Когда Надин была маленькой, ни мама, ни бабушка никогда не сидели возле ее кровати, не рассказывали на ночь сказку, заботливо укрыв ее свежей, душистой простыней. По большому счету ее детство вообще нельзя назвать детством, и тем не менее она смутно представляла себе сюжет сказки, в которой принцесса, спящая беспробудным сном из-за происков злой колдуньи, возвращалась к жизни благодаря поцелую принца: сходство этой истории с ситуацией, в которой находилась она, не заметил бы только слепой. Да и разве в ее любимых фильмах поцелуй чудесным образом не растапливал лед в сердцах, разве не заставлял он вспыхнуть искру любви, которая наконец соединит его и ее после череды нелепых размолвок? И правда, ведь даже захватывающие хроники жизни герцогинь и эстрадных звезд не обходились без поцелуев (которых там было предостаточно), причем возлюбленные их были все сплошь знаменитые люди, а шустрый объектив папарацци обязательно выхватывал нужный момент… И совсем не важно, что ее довольно скудный, впрочем, опыт в этом деле оставил лишь воспоминания о чем-то мокром и неприятном, так что потом ей хотелось вытереть платком скользкие губы, или все это было поспешной прелюдией к другим, куда более решительным маневрам, — главное то, что никогда в жизни она не целовалась со знаменитостью. Если б она прикоснулась губами к губам Немого Пианиста, возможно, тут же рассеялось бы уныние, сочившееся в настоящее из прошлого, и исчез бы страх перед будущим, который изматывал ее; наверное, время и впрямь замерло бы, как пишут в любовных романах, и наступило бы длинное мгновенье, наполненное умиротворенностью, и долой слезы и расставанья; она бы расколдовала его, разрушила злые чары, которые обрекли ее принца на вечный сон, и от его оцепенелого равнодушия не осталось бы и следа.

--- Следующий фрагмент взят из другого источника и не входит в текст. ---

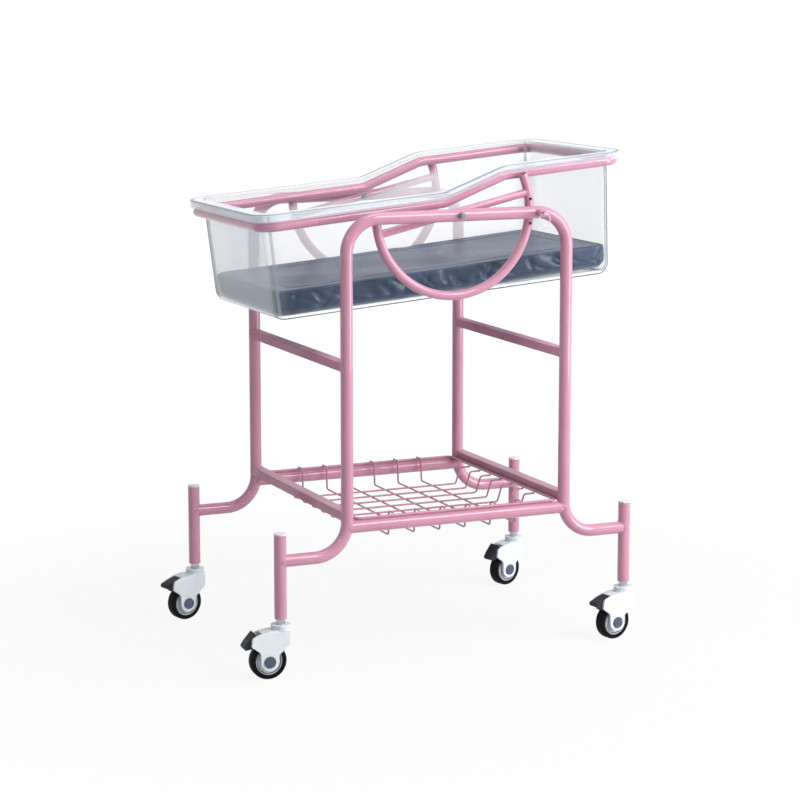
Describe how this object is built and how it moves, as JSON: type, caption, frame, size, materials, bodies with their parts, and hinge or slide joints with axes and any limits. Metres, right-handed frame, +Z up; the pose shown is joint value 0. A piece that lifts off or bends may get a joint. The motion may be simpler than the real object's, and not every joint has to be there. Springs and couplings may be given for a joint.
{
  "type": "hospital bassinet",
  "caption": "Hospital bassinet with a clear tub hung in a tilting tubular cradle, lock plunger, lift-out wire basket and a bent-tube trolley on braked swivel casters",
  "frame": {"origin": "on the floor under the middle of the overall bounding box", "axes": "+X from the foot end to the raised head end, +Y from the plunger side to the far side, +Z up"},
  "size_m": [0.8816, 0.585, 1.0307],
  "materials": {
    "pink_enamel": "gloss",
    "pink_enamel_wire": "gloss",
    "pink_enamel_cradle": "gloss",
    "zinc_steel": "bright zinc",
    "spring_wire": "drawn wire",
    "white_post_cap": "gloss",
    "socket_plastic": "matte",
    "caster_housing": "gloss",
    "caster_hub": "satin",
    "caster_tyre": "satin",
    "caster_pedal": "matte",
    "caster_axle_cap": "satin",
    "clear_tub": "clear, polished",
    "navy_vinyl": "satin coated cloth"
  },
  "bodies": {
    "trolley": {"side_frame_near": "pink_enamel", "side_frame_far": "pink_enamel", "caster_post_near_foot": "pink_enamel", "caster_post_far_foot": "pink_enamel", "caster_post_near_head": "pink_enamel", "caster_post_far_head": "pink_enamel", "upper_crossbar_foot": "pink_enamel", "upper_crossbar_head": "pink_enamel", "lower_crossbar_foot": "pink_enamel", "lower_crossbar_head": "pink_enamel", "basket_rail_near": "pink_enamel", "basket_rail_far": "pink_enamel", "post_caps": "white_post_cap", "caster_sockets": "socket_plastic", "caster_stems": "zinc_steel", "pivot_spacers": "pink_enamel", "pivot_bolts": "zinc_steel", "pivot_nuts": "zinc_steel", "plunger_boss": "pink_enamel"},
    "cradle": {"cradle_rim": "pink_enamel_cradle", "cradle_arc_near": "pink_enamel_cradle", "cradle_arc_far": "pink_enamel_cradle", "pivot_bar_near": "pink_enamel_cradle", "pivot_bar_far": "pink_enamel_cradle"},
    "tub": {"tub": "clear_tub"},
    "mattress": {"mattress": "navy_vinyl"},
    "basket": {"basket_rim": "pink_enamel_wire", "basket_cross_wires": "pink_enamel_wire", "basket_long_wires": "pink_enamel_wire"},
    "lock_pin": {"lock_pin": "zinc_steel", "lock_spring": "spring_wire"},
    "pull_ring": {"pull_ring": "spring_wire"},
    "caster_near_foot": {"housing_near_foot": "caster_housing", "axle_near_foot": "zinc_steel", "axle_caps_near_foot": "caster_axle_cap"},
    "wheel_near_foot": {"hub_near_foot": "caster_hub", "tyre_near_foot": "caster_tyre"},
    "brake_near_foot": {"pedal_near_foot": "caster_pedal"},
    "caster_far_foot": {"housing_far_foot": "caster_housing", "axle_far_foot": "zinc_steel", "axle_caps_far_foot": "caster_axle_cap"},
    "wheel_far_foot": {"hub_far_foot": "caster_hub", "tyre_far_foot": "caster_tyre"},
    "brake_far_foot": {"pedal_far_foot": "caster_pedal"},
    "caster_near_head": {"housing_near_head": "caster_housing", "axle_near_head": "zinc_steel", "axle_caps_near_head": "caster_axle_cap"},
    "wheel_near_head": {"hub_near_head": "caster_hub", "tyre_near_head": "caster_tyre"},
    "brake_near_head": {"pedal_near_head": "caster_pedal"},
    "caster_far_head": {"housing_far_head": "caster_housing", "axle_far_head": "zinc_steel", "axle_caps_far_head": "caster_axle_cap"},
    "wheel_far_head": {"hub_far_head": "caster_hub", "tyre_far_head": "caster_tyre"},
    "brake_far_head": {"pedal_far_head": "caster_pedal"}
  },
  "joints": [
    {"name": "cradle_tilt", "type": "hinge", "parent": "trolley", "child": "cradle", "pos_m": [0.0307, 0.00925, 0.914], "axis": [0, -1, 0], "range_deg": [-8.2, 8.2]},
    {"name": "tub_lift", "type": "slide", "parent": "cradle", "child": "tub", "axis": [-0.0819, 0, 0.9966], "range_m": [0, 0.28]},
    {"name": "mattress_lift", "type": "slide", "parent": "tub", "child": "mattress", "axis": [-0.0819, 0, 0.9966], "range_m": [0, 0.26]},
    {"name": "basket_lift", "type": "slide", "parent": "trolley", "child": "basket", "axis": [0, 0, 1], "range_m": [0, 0.12]},
    {"name": "lock_pin_push", "type": "slide", "parent": "trolley", "child": "lock_pin", "axis": [0, 1, 0], "range_m": [0, 0.005], "deforming": ["lock_spring"]},
    {"name": "ring_swing", "type": "hinge", "parent": "lock_pin", "child": "pull_ring", "pos_m": [0.2057, -0.28896, 0.914], "axis": [1, 0, 0], "range_deg": [-85, 15]},
    {"name": "swivel_near_foot", "type": "hinge", "parent": "trolley", "child": "caster_near_foot", "pos_m": [-0.3593, -0.25175, 0.11], "axis": [0, 0, 1], "continuous": true},
    {"name": "roll_near_foot", "type": "hinge", "parent": "caster_near_foot", "child": "wheel_near_foot", "pos_m": [-0.38723, -0.2498, 0.0375], "axis": [0.0698, 0.9976, 0], "continuous": true},
    {"name": "brake_near_foot_press", "type": "hinge", "parent": "caster_near_foot", "child": "brake_near_foot", "pos_m": [-0.41716, -0.2477, 0.074], "axis": [-0.0698, -0.9976, 0], "range_deg": [-32, 0]},
    {"name": "swivel_far_foot", "type": "hinge", "parent": "trolley", "child": "caster_far_foot", "pos_m": [-0.3593, 0.27025, 0.11], "axis": [0, 0, 1], "continuous": true},
    {"name": "roll_far_foot", "type": "hinge", "parent": "caster_far_foot", "child": "wheel_far_foot", "pos_m": [-0.38658, 0.26395, 0.0375], "axis": [-0.225, 0.9744, 0], "continuous": true},
    {"name": "brake_far_foot_press", "type": "hinge", "parent": "caster_far_foot", "child": "brake_far_foot", "pos_m": [-0.41581, 0.2572, 0.074], "axis": [0.225, -0.9744, 0], "range_deg": [0, 32]},
    {"name": "swivel_near_head", "type": "hinge", "parent": "trolley", "child": "caster_near_head", "pos_m": [0.4207, -0.25175, 0.11], "axis": [0, 0, 1], "continuous": true},
    {"name": "roll_near_head", "type": "hinge", "parent": "caster_near_head", "child": "wheel_near_head", "pos_m": [0.39313, -0.25661, 0.0375], "axis": [-0.1736, 0.9848, 0], "continuous": true},
    {"name": "brake_near_head_press", "type": "hinge", "parent": "caster_near_head", "child": "brake_near_head", "pos_m": [0.36358, -0.26182, 0.074], "axis": [0.1736, -0.9848, 0], "range_deg": [0, 32]},
    {"name": "swivel_far_head", "type": "hinge", "parent": "trolley", "child": "caster_far_head", "pos_m": [0.4207, 0.27025, 0.11], "axis": [0, 0, 1], "continuous": true},
    {"name": "roll_far_head", "type": "hinge", "parent": "caster_far_head", "child": "wheel_far_head", "pos_m": [0.39379, 0.26253, 0.0375], "axis": [-0.2756, 0.9613, 0], "continuous": true},
    {"name": "brake_far_head_press", "type": "hinge", "parent": "caster_far_head", "child": "brake_far_head", "pos_m": [0.36495, 0.25426, 0.074], "axis": [0.2756, -0.9613, 0], "range_deg": [-32, 0]}
  ]
}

Как бы то ни было, игра стоила свеч: переступив порог больницы, она не колебалась ни секунды и, полная решимости, сразу стала разыскивать юношу. Воспользовавшись праздничной суматохой, пусть даже не слишком-то естественной и веселой, однако усыпившей бдительность начальства, она рассчитывала заманить его в укромное местечко — возможно, для такого дела потребуется глоток виски, — где они нацелуются всласть, и, если сам главный врач по какому-то злополучному стечению обстоятельств поймает их с поличным, он вряд ли станет читать им мораль. Виски лилось рекой, а вот юноша как сквозь землю провалился. Надин кружила по коридорам и холлам, беспокойно озираясь по сторонам, пока в конце концов ей не пришло в голову заглянуть в зимний сад: где же ему еще быть, если не в саду; хотя, конечно, он мог забиться в свою комнату и там прятаться от шумного веселья.
Украдкой, стараясь не привлекать внимания, Надин скользнула в крытую галерею, и радости ее не было предела, когда она услышала далекие переливы рояля. Судя по всему, юноша не стал поднимать крышку, чтобы приглушить звук и не привлекать к себе внимание. Значит, вот как он решил отпраздновать начало года, наедине с ненавистным инструментом, — это разозлило ее, хотя она по-прежнему не падала духом и не думала отступать.
Резким, почти властным жестом Надин распахнула дверь. В зале было холодно: никто и не подумал включить обогреватели. Свет был тоже погашен, и только огоньки, которые подмигивали с большой рождественской елки, и бледные отблески гирлянд, развешанных в парке, льнули к стеклам, выхватывая из сумрака то кресло, то металлическую дугу купола, то руки пианиста, легко парившие над клавишами. Поразмыслив, Надин оставила все как есть: темнота ей только на руку, за густой черной завесой она скорее справится с робостью, которая одолела ее в самый неподходящий момент и теперь не пускала дальше порога. И вот, заручившись поддержкой вечернего мрака, как улитка под защитой своей раковины, она прошла, причем довольно непринужденно, к сцене.
Заметив ее, он перестал играть; Надин, затаив дыхание, медленно поднималась на сцену и в тишине слышала скрип ступенек у себя под ногами. Из темноты проступили спина пианиста, напряженный затылок, мягкие блестящие волосы; окунув руку в черное пространство, она осторожно развернула его к себе — Надин боялась даже на мгновенье остановиться, чтобы не струсить, — склонилась над ним и стала судорожно искать губами его рот. Немой Пианист не шелохнулся; он оставался безучастным даже тогда, когда Надин удалось в конце концов прижать свои губы к его губам: она не отпускала его долго, целовала упрямо, настойчиво, со страстным ожесточением, желая во что бы то ни стало расшевелить юношу.